My first thought? “This is some Republican-level pandering.” Who could forget the Fox News coverage of the various Republican conventions where the few black faces and voices were prominently and conspicuously featured?
My second? Shame. After all, many of my chosen self-descriptors (queer, atheist, and feminist, to name a few) are widely-reputed and sometimes mocked for being “white” (and unfairly so in the case of the first one, since proportionally, more people of color identify as some form of LGBT than do white people).
As it turns out, for once, statistics match perception.
Nearly nine-in-ten Mormons in the U.S. (86%) are white, compared with 71% of the general population. Just 3% of Mormons are African-American
A Portrait of Mormons in the U.S., Pew Research, 2009
That’s quite comparable to the 2% of Republicans who are black.
Make no mistake: this Facebook-promoted “documentary” is a promotional piece for Mormonism, just as the coverage of the Republican National Convention is a promotional opportunity for Republicans.

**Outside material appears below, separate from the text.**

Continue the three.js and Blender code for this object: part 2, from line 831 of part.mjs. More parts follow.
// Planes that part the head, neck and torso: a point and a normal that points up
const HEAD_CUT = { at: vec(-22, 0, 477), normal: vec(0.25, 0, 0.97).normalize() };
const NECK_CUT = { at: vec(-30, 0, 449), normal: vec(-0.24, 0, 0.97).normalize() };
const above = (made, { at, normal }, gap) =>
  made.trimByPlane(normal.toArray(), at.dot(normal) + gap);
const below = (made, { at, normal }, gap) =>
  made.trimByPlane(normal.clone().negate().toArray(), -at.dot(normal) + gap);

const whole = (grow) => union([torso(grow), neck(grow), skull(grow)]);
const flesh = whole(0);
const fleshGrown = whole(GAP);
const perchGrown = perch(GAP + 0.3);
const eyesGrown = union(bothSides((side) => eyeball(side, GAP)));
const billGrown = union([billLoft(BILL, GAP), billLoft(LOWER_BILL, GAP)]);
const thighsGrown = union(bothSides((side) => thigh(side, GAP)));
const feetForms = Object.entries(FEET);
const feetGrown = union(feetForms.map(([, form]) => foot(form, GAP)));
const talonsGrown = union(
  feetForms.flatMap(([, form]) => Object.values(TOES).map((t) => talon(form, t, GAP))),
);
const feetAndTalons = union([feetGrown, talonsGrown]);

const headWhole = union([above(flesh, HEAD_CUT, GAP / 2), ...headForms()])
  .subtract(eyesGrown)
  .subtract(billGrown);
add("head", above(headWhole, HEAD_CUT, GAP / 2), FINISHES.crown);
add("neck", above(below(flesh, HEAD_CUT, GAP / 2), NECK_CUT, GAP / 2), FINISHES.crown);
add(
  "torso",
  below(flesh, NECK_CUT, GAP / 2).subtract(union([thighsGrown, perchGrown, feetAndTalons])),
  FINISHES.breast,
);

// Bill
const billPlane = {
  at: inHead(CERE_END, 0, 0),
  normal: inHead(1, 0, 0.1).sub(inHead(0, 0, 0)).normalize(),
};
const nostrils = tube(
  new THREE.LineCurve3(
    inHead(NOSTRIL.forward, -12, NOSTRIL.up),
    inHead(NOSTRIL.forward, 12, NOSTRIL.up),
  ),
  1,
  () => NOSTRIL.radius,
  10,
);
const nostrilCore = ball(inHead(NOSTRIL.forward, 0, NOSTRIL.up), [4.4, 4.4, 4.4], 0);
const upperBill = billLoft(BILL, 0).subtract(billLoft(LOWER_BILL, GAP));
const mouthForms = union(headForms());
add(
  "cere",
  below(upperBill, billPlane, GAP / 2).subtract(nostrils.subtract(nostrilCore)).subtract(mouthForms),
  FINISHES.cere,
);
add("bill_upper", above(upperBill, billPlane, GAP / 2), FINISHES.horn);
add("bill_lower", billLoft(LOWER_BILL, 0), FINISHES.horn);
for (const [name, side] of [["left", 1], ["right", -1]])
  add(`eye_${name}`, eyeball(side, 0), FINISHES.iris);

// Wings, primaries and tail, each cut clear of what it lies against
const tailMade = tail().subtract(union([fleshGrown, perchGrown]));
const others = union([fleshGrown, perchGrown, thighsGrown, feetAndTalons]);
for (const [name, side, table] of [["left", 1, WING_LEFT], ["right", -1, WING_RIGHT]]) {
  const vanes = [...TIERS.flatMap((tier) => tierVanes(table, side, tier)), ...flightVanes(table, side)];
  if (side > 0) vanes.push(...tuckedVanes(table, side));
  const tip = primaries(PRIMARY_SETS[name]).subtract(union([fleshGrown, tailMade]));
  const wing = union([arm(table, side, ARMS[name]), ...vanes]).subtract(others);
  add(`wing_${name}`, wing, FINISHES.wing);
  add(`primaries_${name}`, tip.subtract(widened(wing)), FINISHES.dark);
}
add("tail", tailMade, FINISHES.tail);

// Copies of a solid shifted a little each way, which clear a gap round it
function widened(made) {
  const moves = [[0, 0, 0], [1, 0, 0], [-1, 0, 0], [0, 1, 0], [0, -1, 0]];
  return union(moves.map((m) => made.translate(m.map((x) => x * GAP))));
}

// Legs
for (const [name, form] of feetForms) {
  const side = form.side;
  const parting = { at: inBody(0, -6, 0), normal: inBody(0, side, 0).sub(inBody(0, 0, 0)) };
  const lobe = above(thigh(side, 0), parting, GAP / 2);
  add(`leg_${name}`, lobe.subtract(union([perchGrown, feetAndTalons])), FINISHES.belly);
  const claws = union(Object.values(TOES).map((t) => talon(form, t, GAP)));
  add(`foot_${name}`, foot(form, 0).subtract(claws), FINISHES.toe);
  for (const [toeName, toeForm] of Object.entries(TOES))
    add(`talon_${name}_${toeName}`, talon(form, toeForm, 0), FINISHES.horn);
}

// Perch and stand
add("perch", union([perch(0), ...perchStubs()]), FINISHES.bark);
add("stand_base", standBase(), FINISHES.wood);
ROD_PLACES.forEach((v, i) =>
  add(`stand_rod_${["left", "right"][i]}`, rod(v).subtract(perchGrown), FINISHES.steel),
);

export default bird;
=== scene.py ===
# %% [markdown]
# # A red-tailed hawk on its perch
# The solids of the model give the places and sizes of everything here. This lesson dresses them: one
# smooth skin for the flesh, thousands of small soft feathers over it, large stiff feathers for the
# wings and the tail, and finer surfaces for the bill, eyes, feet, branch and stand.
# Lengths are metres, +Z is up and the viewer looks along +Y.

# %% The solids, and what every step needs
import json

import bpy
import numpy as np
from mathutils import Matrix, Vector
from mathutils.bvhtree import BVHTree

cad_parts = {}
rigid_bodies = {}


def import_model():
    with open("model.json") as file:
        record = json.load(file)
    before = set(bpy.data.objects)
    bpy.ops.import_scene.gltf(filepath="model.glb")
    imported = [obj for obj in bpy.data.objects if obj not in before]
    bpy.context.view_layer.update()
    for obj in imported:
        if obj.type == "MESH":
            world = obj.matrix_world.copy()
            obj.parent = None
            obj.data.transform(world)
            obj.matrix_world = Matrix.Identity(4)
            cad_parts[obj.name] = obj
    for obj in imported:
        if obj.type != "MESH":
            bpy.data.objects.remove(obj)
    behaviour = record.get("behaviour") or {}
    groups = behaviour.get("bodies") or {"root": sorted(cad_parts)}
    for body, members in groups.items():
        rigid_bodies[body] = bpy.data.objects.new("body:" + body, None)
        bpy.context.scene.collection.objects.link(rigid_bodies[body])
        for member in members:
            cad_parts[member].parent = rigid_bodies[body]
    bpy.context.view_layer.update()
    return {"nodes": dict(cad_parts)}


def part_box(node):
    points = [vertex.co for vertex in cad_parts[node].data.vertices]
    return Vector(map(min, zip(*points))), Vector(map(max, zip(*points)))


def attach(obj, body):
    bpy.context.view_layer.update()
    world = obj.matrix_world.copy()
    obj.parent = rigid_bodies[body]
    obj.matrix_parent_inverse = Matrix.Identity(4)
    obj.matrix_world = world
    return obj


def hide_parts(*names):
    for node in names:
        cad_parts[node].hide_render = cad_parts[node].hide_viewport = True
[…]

Prominently featuring members of marginalized racial groups in advertising and promotion could be seen as something of a step in the right direction for a religion that was de jure racist for most its history and a political party whose loudest branch is overtly racist. However, it’s a far cry from actually working for racial diversity by engaging with the concerns of people of color.

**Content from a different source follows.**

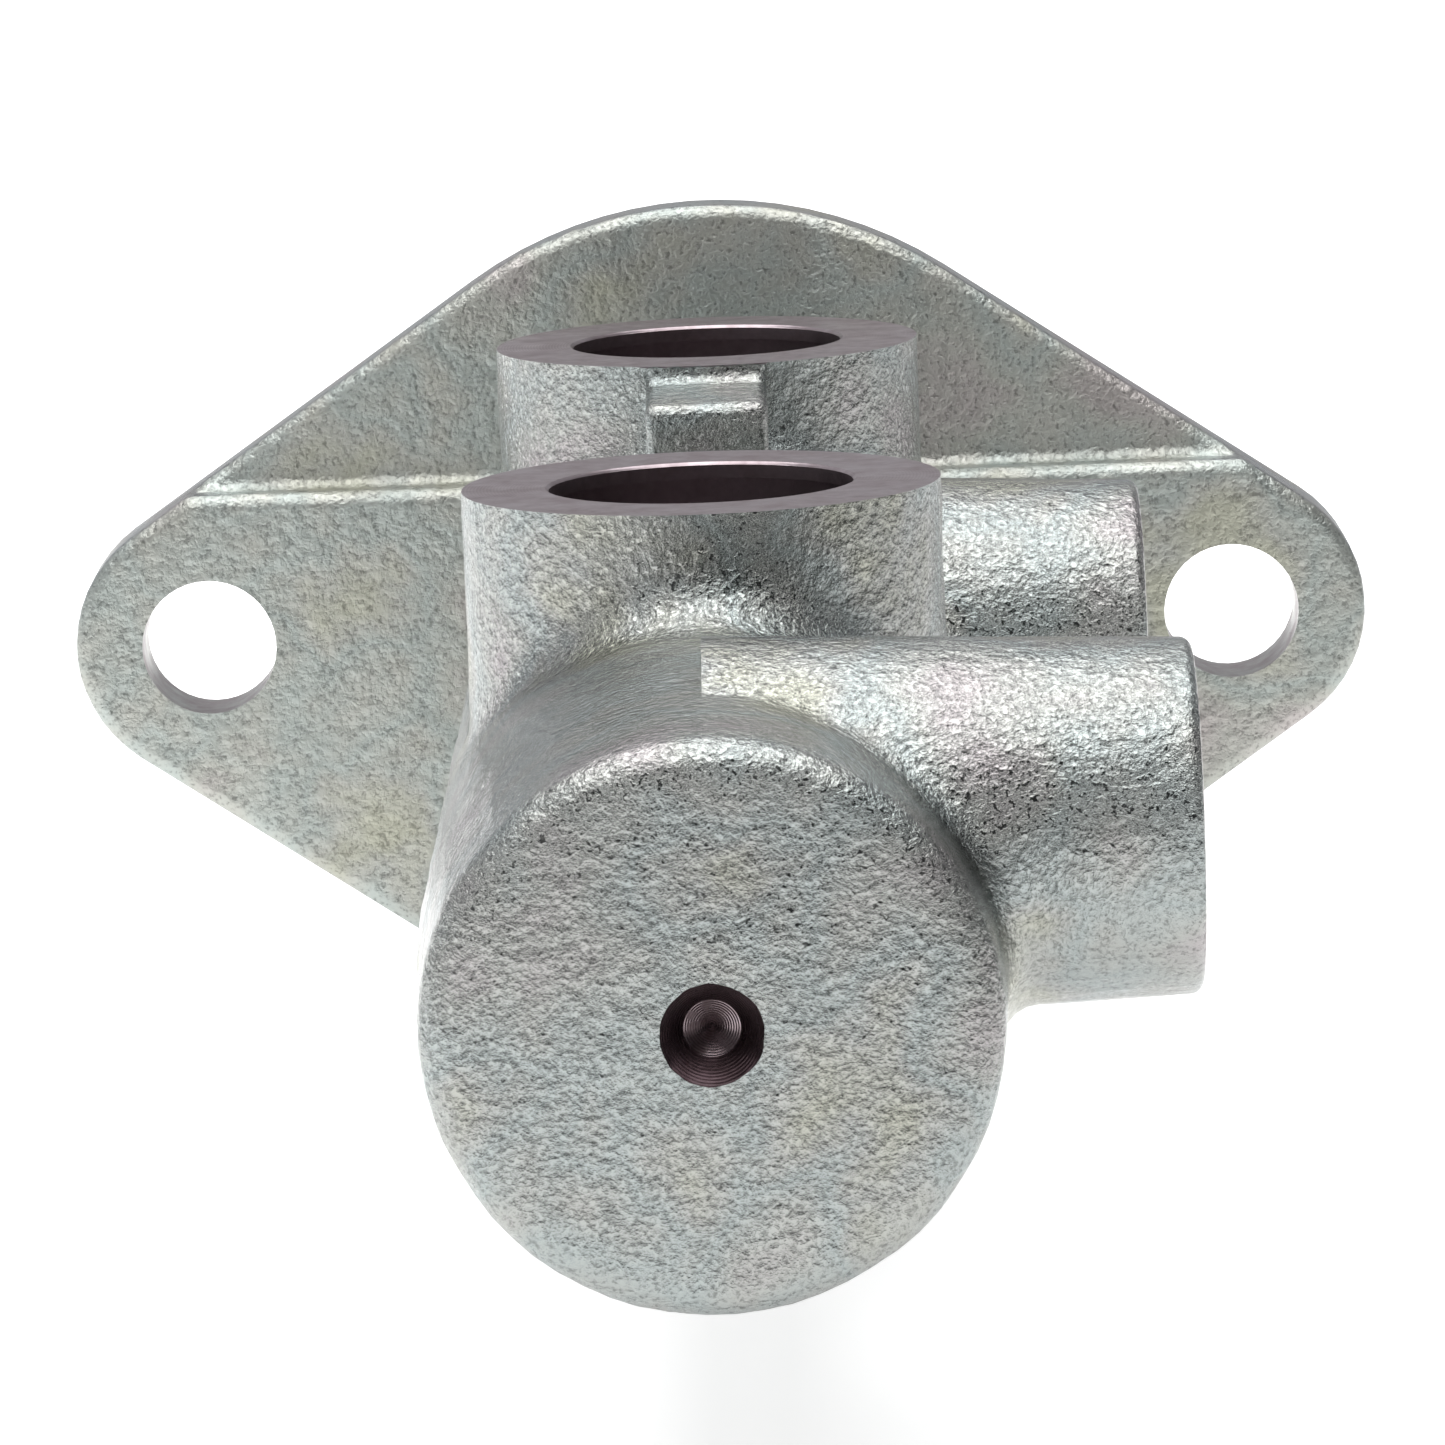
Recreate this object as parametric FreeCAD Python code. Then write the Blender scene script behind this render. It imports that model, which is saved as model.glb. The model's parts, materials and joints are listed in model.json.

Tokenism isn’t when you include a member of a marginalized group or prominently feature them, it’s when you think that including one marginalized person somehow absolves you of responsibility for engaging with the reasons why your group isn’t inclusive of said marginalized people.
There is a lesson in all of this for secular groups, especially self-described atheist/agnostic types, whose numbers are more like those of the Republicans than LGBT Americans. Gratefully, at least two have issued statements on an important current issue of racial justice. Let us hope that we see more of that.